I am a PhD student at the University of St Andrews. I have previously studied at the University of Cambridge (MPhil in Early Modern History) and the University of Oxford (BA, Modern History).
My PhD research is on the history of reactions to mountains in the early modern period. The historiography of the European relationship to the landscape has long held that, before the first ascent of Mont Blanc and before the formulation of the Sublime, people largely feared and avoided mountains. The wealth of sources that I have discovered within my period – 1550-1750 -attesting to significant interaction with and indeed appreciation for mountains, has led me to reconsider this narrative.
The sources for my research include travellers’ accounts, poetry, art, and natural philosophical debates. These all reveal that early modern understandings of the landscape were deeply informed by both classical literature and Biblical traditions. Discussions of the origins of mountains would gnaw anxiously at the differing implications of Scripture and the Greek and Latin corpora. ‘Atlas transformed into a mountain’ was an especially popular seventeenth-century print, whilst numerous sixteenth-century painters chose to depict the Madonna and Child in front of a background of rocky hills and mountains. Travellers to the Holy Land would ascend Mount ‘Quarantine’, to stand on the very spot that Jesus was tempted by the devil, and gaze up at the snowy top of Mount Ararat (5137m). The terms by which people in Europe related to mountains certainly changed between the early modern and modern periods, but it was by no means a straightforward shift from negativity to positivity.
Although I have always been an early modernist (broadly defined!) at heart, I came to my current project via more recent historical interests, having previously investigated the cultural preconceptions of Tibet as expressed in sources relating to the early Everest expeditions (1921-1924). I have also edited a collection of letters written by Elizabeth Elstob (1686-1756), the early Anglo-Saxonist, and have analysed varying constructions of the ‘idea of North’ articulated by seventeenth- and eighteenth-century Southern English travellers to Northern England and Scotland. Above all, and regardless of specific topic, place, or period, I am intrigued by the unspoken assumptions, cultural values, and emotional experiences that can be retrieved from historical sources.
At “Paysage / Landscape” 2014
In December 2014 I had the pleasure of attending and speaking at an Interdisciplinary Landscape Seminar at the Institut Français. My paper was entitled ‘Landscape Appreciation Before Romanticism? Mountains in Early Modern Art, 1500-1700’. You can download a copy of my slides here.

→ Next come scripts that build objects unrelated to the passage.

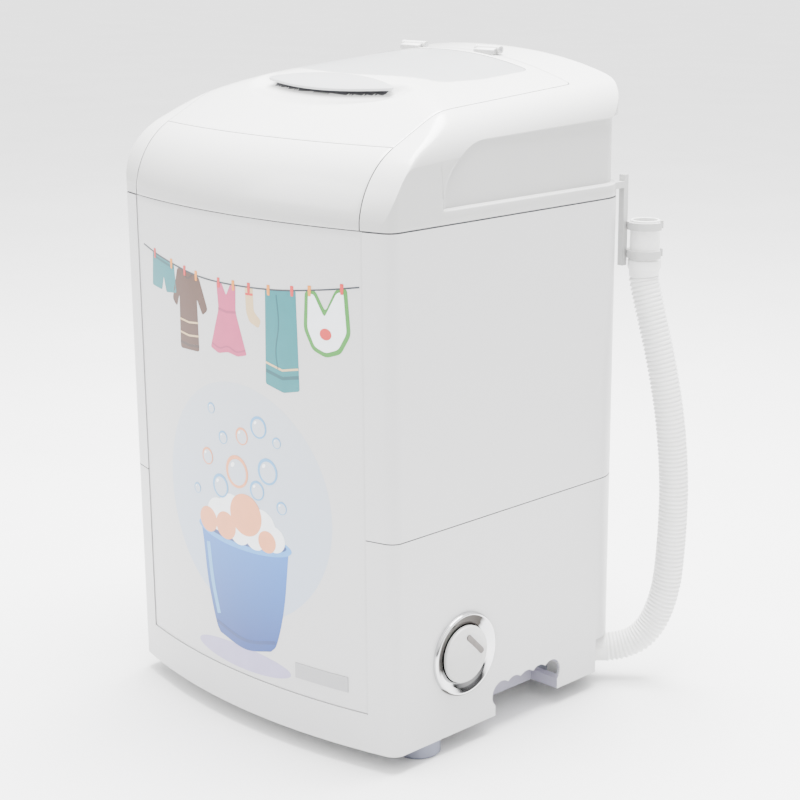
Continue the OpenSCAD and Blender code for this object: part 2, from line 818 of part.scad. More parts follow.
module base_pan() color("whitesmoke") place() difference() {
    prism(pan_z, pan_z + 3) outline(2 * wall + 0.6);
    translate([-4, -4, 0]) notch_cut(big);
    translate([128, 261, 0]) cylinder(r = 24, h = big);
    for (x = [-1, 1]) for (at = [front_foot, rear_foot])
        translate([x * at.x, at.y, 0]) cylinder(r = 2.5, h = pan_z + 1);
}

module rubber_feet() color("slategray") place() for (x = [-1, 1]) for (at = [front_foot, rear_foot])
    translate([x * at.x, at.y, 0]) difference() {
        union() {
            cylinder(r = foot_r - 1.5, h = 3);
            translate([0, 0, 1.5]) cylinder(r = foot_r, h = rim_z - 1.5);
        }
        translate([0, 0, -1]) cylinder(r = 7, h = 9);
        cylinder(r = 2.5, h = 30);
    }

module foot_screws() color("silver") place() for (x = [-1, 1]) for (at = [front_foot, rear_foot])
    translate([x * at.x, at.y, 8]) mirror([0, 0, 1]) screw(2.5, 5.5, 26, 3);

module rear_access_cover() color("white") place() difference() {
    translate([-90, body_d, 64]) cube([180, 2.5, 124]);
    for (i = [0 : 6]) translate([-45, body_d - 1, 90 + 11 * i]) cube([90, 5, 5]);
    for (x = [-85, 85]) for (z = [70, 182]) translate([x, body_d - 1, z]) rotate([-90, 0, 0])
        cylinder(r = 2, h = 5);
}

module rear_cover_screws() color("silver") place() for (x = [-85, 85]) for (z = [70, 182])
    translate([x, body_d + 2.5, z]) rotate([-90, 0, 0]) screw(2, 4, 2.5, 2);

module cord_gland() color("dimgray") place() translate([-120, body_d, 90]) rotate([-90, 0, 0]) difference() {
    union() {
        translate([0, 0, 0]) cylinder(r = 11, h = 5);
        translate([0, 0, -wall - 5]) cylinder(r = 8, h = wall + 6);
    }
    translate([0, 0, -wall - 6]) cylinder(r = 3.5, h = 20);
}

// timer and dial

module at_dial() {
    translate([half_w, dial_y, dial_z]) rotate([0, 90, 0]) children();
}

module timer_body() color("dimgray") place() difference() {
    union() {
        translate([half_w - wall - 3 - 34, dial_y - 24, dial_z - 24]) cube([34, 48, 48]);
        translate([half_w - wall - 3, dial_y, dial_z]) rotate([0, 90, 0]) cylinder(r = 7.5, h = 4);
    }
    translate([half_w - 34, dial_y, dial_z]) rotate([0, 90, 0]) cylinder(r = 3 + run_gap, h = 40);
}

module timer_shaft() color("silver") place()
    translate([half_w - 33, dial_y, dial_z]) rotate([0, 90, 0]) cylinder(r = 3, h = 36.5);

module dial_bezel() color("silver") place() at_dial() {
    band = (ring_r - 27) / 2;
    lift = 4;
    r = (band * band + lift * lift) / (2 * lift);
    rotate_extrude() intersection() {
        translate([27 + band, lift - r]) circle(r);
        translate([27, 0]) square([2 * band, lift]);
    }
}

module timer_knob() color("white") place() at_dial() difference() {
    union() {
        translate([0, 0, 0.5]) cylinder(r = knob_r, h = 3.5);
        intersection() {
            translate([0, 0, -54]) sphere(60.5);
            translate([0, 0, 4]) cylinder(r = knob_r, h = 3);
        }
    }
    translate([0, 0, -1]) cylinder(r = 3, h = 4.5);
    rotate([0, 0, 45]) translate([-14, 9, 5]) cube([28, 5, 3]);
}

module knob_pointer() color("silver") place() at_dial()
    rotate([0, 0, 45]) translate([-14, 9, 5]) cube([28, 5, 2]);

// water and wiring

// where the arm of the bracket is set into the cap
module bracket_arm() {
    translate([bar.x, bar.y - 20, 476]) cube([bar_w, 22, 6]);
}

module hose_bracket() color("white") place() {
    difference() {
        translate([bar.x, bar.y, 404]) cube([bar_w, bar_w, 84]);
        for (z = clip_z) translate([nozzle.x, nozzle.y, z - 0.3]) cylinder(r = clip_r, h = clip_h + 0.6);
    }
    bracket_arm();
}

module hose_clips() color("white") place() for (z = clip_z) translate([nozzle.x, nozzle.y, z])
    rotate([0, 0, 30]) linear_extrude(clip_h) difference() {
        circle(clip_r);
        circle(hose_r);
        translate([2, -6]) square([clip_r, 12]);
    }

module drain_spigot() color("whitesmoke") place() translate(outlet) rotate([0, 90, 45]) difference() {
    union() {
        cylinder(r = hose_r, h = 3);
        translate([0, 0, -12]) cylinder(r = drain_r + drain_wall, h = 13);
    }
    translate([0, 0, -13]) cylinder(r = drain_r, h = 20);
}

// Hoses and leads are swept along their routes.

function unit(v) = v / norm(v);
function along(p, i) = unit(p[min(i + 1, len(p) - 1)] - p[max(i - 1, 0)]);
function hoop(p, i, r, n, guide) = let(t = along(p, i), u = unit(cross(t, guide)), v = cross(t, u))
    [for (k = [0 : n - 1]) p[i] + r * (cos(360 * k / n) * u + sin(360 * k / n) * v)];

// a route with each corner rounded off over the distance c
function eased(p, c) = [p[0], for (i = [1 : len(p) - 2])
    let(u = c * unit(p[i - 1] - p[i]), v = c * unit(p[i + 1] - p[i]))
        each [p[i] + u, p[i] + 0.56 * u + 0.06 * v, p[i] + 0.25 * (u + v), p[i] + 0.06 * u + 0.56 * v,
            p[i] + v],
    p[len(p) - 1]];

module swept_solid(p, r, n, guide) {
    rings = len(p);
    points = [for (i = [0 : rings - 1]) each hoop(p, i, r, n, guide)];
    walls = [for (i = [0 : rings - 2]) for (k = [0 : n - 1])
        [i * n + k, i * n + (k + 1) % n, (i + 1) * n + (k + 1) % n, (i + 1) * n + k]];
    ends = [[for (k = [n - 1 : -1 : 0]) k], [for (k = [0 : n - 1]) (rings - 1) * n + k]];
    polyhedron(points, concat(walls, ends));
}

// the same with a bore: each ring holds n outer points and then n inner points
module swept_tube(p, r, bore, n, guide) {
    rings = len(p);
    points = [for (i = [0 : rings - 1])
        each concat(hoop(p, i, r, n, guide), hoop(p, i, bore, n, guide))];
    walls = [for (i = [0 : rings - 2]) for (k = [0 : n - 1]) let(m = 2 * n, q = (k + 1) % n) each [
        [i * m + k, i * m + q, (i + 1) * m + q, (i + 1) * m + k],
        [i * m + n + q, i * m + n + k, (i + 1) * m + n + k, (i + 1) * m + n + q]]];
    last = (rings - 1) * 2 * n;
    ends = [for (k = [0 : n - 1]) let(q = (k + 1) % n) each [
        [q, k, n + k, n + q],
        [last + k, last + q, last + n + q, last + n + k]]];
    polyhedron(points, concat(walls, ends));
}

module inner_drain_hose() color("dimgray") place() swept_tube(inner_route, inner_hose_r, drain_r, 12,
    [0, 1, 0]);

module wiring_loom() color("black") place() for (route = lead_routes)
    swept_solid(eased(route, 10), lead_r, 8, [1, 2, 3]);

module drain_hose() color("white") place() swept_tube(hose_route, hose_r, hose_bore, 12, [0, 1, 0]);

module hose_collar() color("white") place() translate(nozzle)
    tube_z(hose_r + 1.5, hose_bore, 0, 9.5);

module hose_nozzle() color("white") place() translate(nozzle)
    tube_z(hose_r, hose_bore, 9.5, 46);

upper_shell();
lower_shell();
front_panel();
badge_plate();
upper_front_cover();
top_frame();
wash_tub();
base_pan();
rubber_feet();
foot_screws();
rear_access_cover();
rear_cover_screws();
bearing_housing();
upper_bush();
lower_bush();
shaft_seal();
motor_bracket();
bracket_bolts();
motor_cushions();
motor_bolts();
motor_shell();
stator_core();
stator_windings();
run_capacitor();
capacitor_clip();
timer_body();
dial_bezel();
hose_bracket();
drain_spigot();
inner_drain_hose();
drain_strainer();
wiring_loom();
cord_gland();
drive_belt();
lid_hinge_pins();
drain_hose();
hose_nozzle();
hose_collar();
hose_clips();
lid_panel();
lid_window();
window_seal();
lid_handle();
lid_bumpers();
timer_knob();
knob_pointer();
timer_shaft();
pulsator();
pulsator_shaft();
pulsator_screw();
drum_pulley();
pulley_nut();
motor_rotor();
motor_shaft();
motor_pulley();
lint_filter();
filter_net();
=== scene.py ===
"""Looks for the compact top load washing machine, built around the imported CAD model."""
from math import asin, cos, exp, hypot, log, pi, radians, sin, sqrt, tan

import bmesh
import bpy
from mathutils import Matrix, Vector
from mathutils.geometry import delaunay_2d_cdt


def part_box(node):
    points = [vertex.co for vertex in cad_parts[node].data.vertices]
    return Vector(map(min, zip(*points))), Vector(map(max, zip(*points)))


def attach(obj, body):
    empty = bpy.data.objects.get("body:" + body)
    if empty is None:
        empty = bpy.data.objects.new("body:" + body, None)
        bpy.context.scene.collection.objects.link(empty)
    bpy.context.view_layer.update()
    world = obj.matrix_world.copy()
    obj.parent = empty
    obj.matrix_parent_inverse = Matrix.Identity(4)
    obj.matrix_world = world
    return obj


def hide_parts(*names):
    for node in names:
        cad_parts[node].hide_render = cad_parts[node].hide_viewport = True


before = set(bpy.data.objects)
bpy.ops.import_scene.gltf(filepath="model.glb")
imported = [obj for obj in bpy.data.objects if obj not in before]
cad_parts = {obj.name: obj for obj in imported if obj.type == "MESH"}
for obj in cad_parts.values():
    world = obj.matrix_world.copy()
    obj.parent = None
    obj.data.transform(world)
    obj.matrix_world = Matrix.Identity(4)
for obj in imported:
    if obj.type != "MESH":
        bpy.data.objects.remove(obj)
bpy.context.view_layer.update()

# Sizes in millimetres, as in the CAD source. Y is measured from the front corner line.
HALF_W, DEPTH, BOW, FRONT_R, REAR_R = 177.5, 311.0, 18.0, 12.0, 36.0
PANEL_HALF, LID_HALF, LID_BACK, COVER_D = 150.0, 148.0, 257.0, 38.0
RIM_Z, SKIRT_Z, MID_Z, SEAM_Z, LEDGE_Z = 17.0, 52.0, 211.0, 472.0, 484.0
PANEL_SET = 0.8
BOW_R = (PANEL_HALF ** 2 + BOW ** 2) / (2 * BOW)
BOW_Y = BOW_R - BOW
CROWN_Z, TILT = 597.5, tan(radians(4))
CORNER_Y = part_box("lower_shell")[0].y * 1000 + BOW


def P(x, y, z):
    """A point of the cabinet, in the row frame, in metres."""
    return Vector((x, y + CORNER_Y, z)) * 0.001


# ---------------------------------------------------------------- camera and light

# Sky strength at the horizon and overhead, what the camera sees beyond the floor, and the lamps' watts.
SKY = (0.06, 4.4)
BACKDROP = 3.4
KEY_POWER, TOP_POWER, SIDE_POWER = 48, 300, 0.1
FLOOR_HALF = 30


def make_camera():
    """The photograph's viewpoint: azimuth from the front toward +X, elevation and roll."""
    az, el, roll = radians(44.499), radians(15.641), radians(-0.111)
    back = Vector((sin(az) * cos(el), -cos(az) * cos(el), sin(el)))
    right = Vector((cos(az), sin(az), 0))
    up = back.cross(right)
    r = right * cos(roll) + up * sin(roll)
    u = up * cos(roll) - right * sin(roll)
    data = bpy.data.cameras.new("camera")
    data.sensor_width = 36
    data.lens = 82.62
    data.shift_x, data.shift_y = -0.05, 0.04
    data.clip_start, data.clip_end = 0.05, 30
    cam = bpy.data.objects.new("camera", data)
    bpy.context.scene.collection.objects.link(cam)
    m = Matrix((r, u, back)).transposed().to_4x4()
    m.translation = P(1217.2, -996.5, 713.6)
    cam.matrix_world = m
    bpy.context.scene.camera = cam


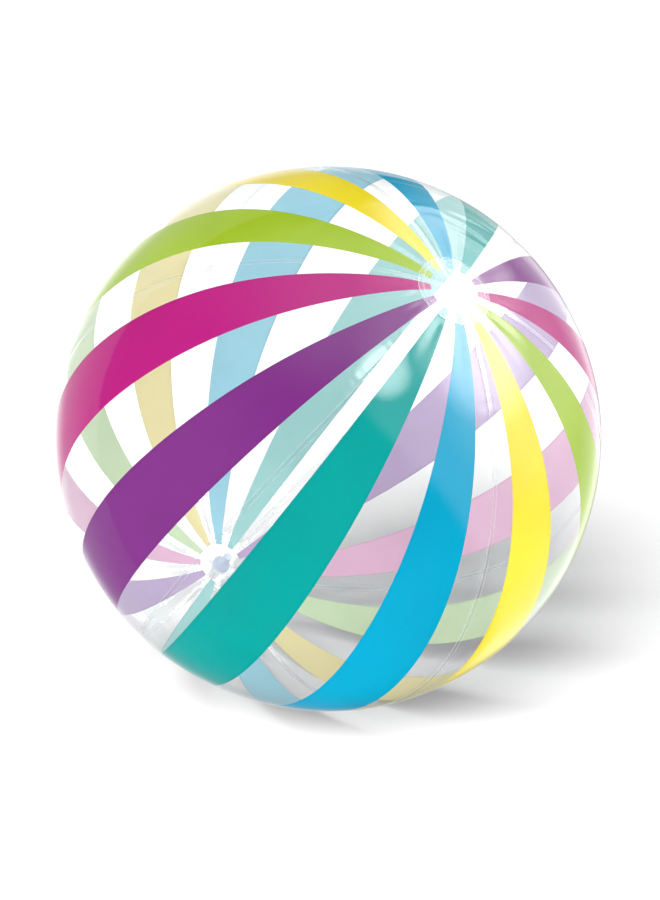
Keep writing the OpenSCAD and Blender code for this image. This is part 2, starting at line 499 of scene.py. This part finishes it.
def patch(name, node, at_cap):
    """A round film disc over the gore tips, with a raised weld ring near its rim."""
    fine_from = WELD_IN_R - 1.5 * MM
    steps = np.unique(np.concatenate([
        np.linspace(PATCH_HOLE_R[node], fine_from, 16), np.linspace(fine_from, PATCH_R, 22)]))
    turns = np.linspace(0, 2 * math.pi, PATCH_TURNS, endpoint=False)
    ring, turn = np.meshgrid(steps, turns, indexing="ij")
    theta = np.arcsin(ring / BALL_R)
    if not at_cap:
        theta = math.pi - theta
    ridge = sum(height * bell((ring - place) / PATCH_WELD_W) for place, height in PATCH_WELDS)
    outer = skin_point(theta, turn, PATCH_LIFT + FILM_T + ridge)
    inner = skin_point(theta, turn, np.full_like(theta, PATCH_LIFT))
    rows, cols = len(steps), PATCH_TURNS
    n = rows * cols
    points = np.concatenate([outer.reshape(-1, 3), inner.reshape(-1, 3)])
    flip = not at_cap
    top = grid_faces(rows, cols, 0, flip, True)
    under = grid_faces(rows, cols, n, not flip, True)
    j = np.arange(cols)
    k = (j + 1) % cols
    last = (rows - 1) * cols
    rim = np.stack([last + j, last + j + n, last + k + n, last + k], -1)
    hole = np.stack([j, k, k + n, j + n], -1)
    if flip:
        rim, hole = rim[:, ::-1], hole[:, ::-1]
    film, weld, inside = 0, 1, 2
    on_weld = (np.abs(steps[:-1] - WELD_IN_R) < 0.9 * MM) | (steps[:-1] > PATCH_R - 1.3 * MM)
    mats = np.concatenate([
        np.repeat(np.where(on_weld, weld, film), cols), np.full(len(under), inside),
        np.full(len(rim), weld), np.full(len(hole), film)])
    faces = np.concatenate([top, under, rim, hole])
    obj = make_object(name, points.tolist(), faces.tolist(), [PATCH, WELD, INNER], mats)
    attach(obj, "ball")
    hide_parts(node)


# ---------------------------------------------------------------- valve
VALVE_Y = UPWARD
VALVE_X = VALVE_Y.cross(OUTWARD)
VALVE_FRAME = Matrix.Translation(CENTRE) @ Matrix((VALVE_X, VALVE_Y, OUTWARD)).transposed().to_4x4()
# Radii and lengths of the valve's pieces, and heights from the ball's centre
STEM_TOP = (MOUTH - CENTRE).length
STEM_LEN, STEM_R, BORE_R = 26 * MM, 5.8 * MM, 4.2 * MM
STEM_BASE = STEM_TOP - STEM_LEN
LIP_R, LIP_T = 7 * MM, 1.6 * MM
FLAP_R, FLAP_T = 5.3 * MM, 0.5 * MM
HEAD_R, HEAD_T, DISH = 6.4 * MM, 2.2 * MM, 0.5 * MM
SHANK_R, SHANK_TIP_R, SHANK_LEN = 3.85 * MM, 2.7 * MM, 4 * MM
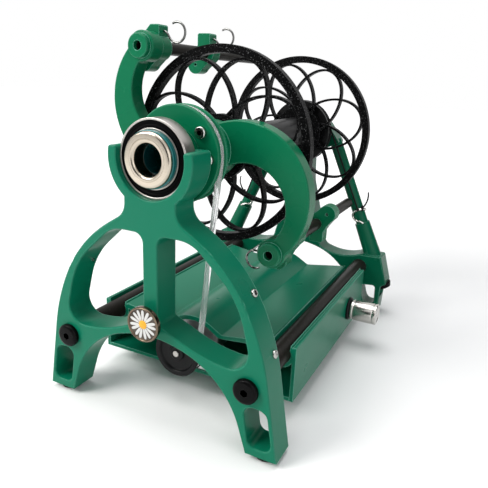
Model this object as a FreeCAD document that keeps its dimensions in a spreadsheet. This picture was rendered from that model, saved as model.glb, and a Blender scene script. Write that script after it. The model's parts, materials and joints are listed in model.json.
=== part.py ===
import FreeCAD, Part
import math
import os
import re

import Sketcher
from FreeCAD import Placement, Rotation, Vector

# Electric yarn spinner. X runs across the machine, Y from the front frame to
# the rear frame, Z up. Places below are written from the middle plane (x), the
# front face of the front frame (y) and the flyer axis (z).

sizes = {
    # stand
    "axis_height": 194, "pad_height": 4, "pad_diameter": 16.5, "frame_depth": 22, "frame_gap": 257,
    "tube_spacing": 151, "tube_height": 53, "tube_diameter": 16, "tube_bore": 13,
    "tube_seat": 12, "foot_reach": 23.8, "foot_inner": 0.5, "spine_width": 11.8,
    "saddle_wall": 6.8, "saddle_rise": 7, "saddle_lip": 2.2, "neck_half": 20.3,
    "edge_round": 1.2, "window_drop": 49, "crown_height": 73.1,
    # fasteners
    "fit": 0.05, "bolt_flange": 17.8, "bolt_head": 11.5, "bolt_rise": 4.4,
    "bolt_thread": 8, "bolt_length": 26, "bolt_socket": 5, "cap_head": 7.6,
    "cap_rise": 3.2, "cap_thread": 4, "cap_socket": 3, "side_head": 6,
    "side_rise": 2, "side_thread": 3, "side_length": 9, "side_socket": 2,
    # front bearing
    "bearing_outer": 52, "bearing_bore": 37.6, "bearing_width": 11,
    "bearing_inset": 4.3, "race_wall": 2.2, "inner_race_wall": 0.9, "bearing_ball": 2.4,
    "bearing_ball_count": 16, "seal_inset": 0.5, "seal_thickness": 0.8,
    # orifice and pulley
    "orifice_bore": 20.8, "orifice_flange": 36.2, "orifice_proud": 1.8,
    "orifice_flange_depth": 2.6, "orifice_tube_wall": 2, "sleeve_front": 0.8,
    "pulley_front": 30.6, "pulley_split": 37, "pulley_back": 43.8,
    "pulley_rim": 67.4, "groove_bottom": 56.9, "groove_half": 4, "groove_floor": 1.5,
    "screw_circle": 52.4, "screw_turn": 39.3, "screw_spread": 40.5, "screw_length": 10.5,
    # yoke
    "arm_front": 69.8, "arm_back": 84, "hub_radius": 21.5, "arm_outer_radius": 55.3,
    "arm_outer_x": 28.7, "arm_outer_drop": 32.1, "arm_inner_radius": 32.5,
    "arm_inner_x": 34, "arm_inner_drop": 39.4, "rod_x": 57.1, "rod_drop": 71.4,
    "arm_crotch": 4, "boss_diameter": 18, "arm_end_rim": 2.2, "boss_rise": 4.3, "boss_back": 0.5, "rod_diameter": 10, "rod_bore": 7,
    "rod_end": 275, "neck_wall": 20, "exit_width": 13,
    # bobbin
    "shaft_diameter": 8, "flange_radius": 75, "rim_wall": 6.3, "rim_depth": 7,
    "petal_length": 67.4, "petal_width": 48, "petal_reach": 68.4, "petal_wall": 2.1,
    "petal_depth": 6, "petal_count": 8, "flange_hub": 25, "front_flange": 90, "rear_flange": 258,
    "core_diameter": 30, "core_bore": 22, "whorl_radius": 32, "whorl_depth": 12,
    "whorl_groove": 30, "bushing_length": 10, "bushing_flange": 1.2,
    # hook carriages
    "carriage_outer": 19, "carriage_depth": 12, "carriage_block_width": 12.5,
    "carriage_block_rise": 16.6, "lobe_x": 9, "lobe_drop": 10, "lobe_radius": 8,
    "lobe_hole": 2.6, "hook_wire": 1.8, "hook_radius": 7.6, "hook_reach": 12,
    "carriage_gap": 0.3,
    # rear frame
    "post_diameter": 13, "post_top_x": 32.6, "post_top_drop": 8, "post_foot_x": 100.2,
    "post_foot_height": 35.5, "socket_top": 16, "socket_bottom": 18.5,
    "socket_top_height": 100, "block_gap": 0.5, "block_depth": 19, "trunk_half": 9,
    "post_cap": 19, "post_cap_rise": 6, "rear_bearing_outer": 22,
    "rear_bearing_width": 7, "rear_race_wall": 2.4, "rear_inner_wall": 2,
    "rear_ball": 2, "rear_ball_count": 7,
    # base
    "cover_front": 56, "cover_length": 194, "cover_wall": 3, "cover_margin": 1.2,
    "cover_bottom": 15, "deck_height": 60, "dome_top": 67, "dome_half": 26,
    "crease_height": 54, "clip_wall": 3, "clip_gap": 0.3, "clip_mouth": 4,
    # motor and belt
    "motor_height": 42.5, "motor_diameter": 36, "motor_length": 57,
    "motor_shaft": 5, "mount_thickness": 3, "belt_diameter": 4.5,
    "belt_radius": 31, "motor_belt_radius": 16, "belt_gap": 0.3, "motor_pulley_wall": 3,
    # speed control
    "knob_y": 200, "knob_height": 36, "knob_diameter": 20, "knob_length": 25,
    "collar_diameter": 22, "collar_depth": 3.2, "control_body": 11, "control_depth": 10,
    "control_shaft": 6, "board_width": 36, "board_depth": 70, "board_thickness": 1.6,
    "board_rise": 6, "board_x": 32, "board_y": 100,
    # wool button
    "button_height": 84, "button_diameter": 25.4, "button_depth": 4.5,
    "magnet_diameter": 10, "magnet_depth": 5, "frame_magnet_diameter": 8,
    "frame_magnet_depth": 4,
    # brake
    "brake_cord_diameter": 1.6, "brake_wire": 1.7, "brake_ring_height": 110,
}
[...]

I opened my paper by discussing the historiographical perception relating to mountains in Europe. I highlighted three different ‘developments’ which are said to be unique to ‘modernity’, or post-1750: the climbing of mountains for the specific purpose of reaching their summits; the aesthetic perception of the Sublime; and the painting of landscapes for their own sake. Taken together, these three developments have represented to historians a shift from early modern ‘mountain gloom’ to modern ‘mountain glory’. Although all of these elements can be problematised, my paper considered artworks in particular.
I shared a series of images highlighting the importance of classical allusions in early modern artworks containing mountains. These included tapestries and prints of such moments in classical literature as Psyche being carried to a mountain for her wedding (to a monster, as predicted by an Oracle), Psyche being worshipped in front of mountains, and Atlas being transformed into a mountain. Although these images were not necessarily positive they hinted towards the ubiquity of mountains in early modern art – they were certainly not actively avoided as potential subjects. A final classical example was that of a plaster frieze in Hardwick Hall, Derbyshire, built in the 1590s. It shows hunting scenes with Diana and Venus, supposedly representations of Elizabeth I (in preparation for a royal visit). Significantly, the huntresses inhabit a rocky, hilly landscape, marked with long cliff-faces – in short, the local landscape of Derbyshire. Mountains, then, were fit for both goddesses and queens.
I then discussed the relationship between mountains and religious artworks. There are many mountains mentioned in the Bible – Mount Sinai, Mount Ararat, the Mount of Temptation – and these are all heavily referenced (and indeed physically visited) in early modern textual sources. However, artworks tended to take a very different subject indeed – with dozens of paintings from the sixteenth and seventeenth centuries placing the Madonna and Child, one of the most beloved and comforting images within the Christian canon, before a backdrop of mountains. To me, this seriously problematised the idea that mountains were seen as frightful, feared spaces in the early modern worldview. In such a context, mountains could be included to represent ‘the wilderness’, so central to Jesus’ spiritual journey towards the Cross. However, crucially, this wilderness is not a negative space, but rather one of testing, success, and growth.
I concluded by sharing one of my favourite pieces of religious artwork depicting mountains – Philippe de Champaigne’s Christ Healing the Blind (c.1657). In it, a crowd including Jesus and the blind man are crowded into the foreground of the painting, with the bulk of the image given over to a glowing mountain landscape, towards which the blind man is directly oriented: the first thing he would see after his miraculous healing would be the natural wonder of God’s creation. Mountain gloom? Perhaps not.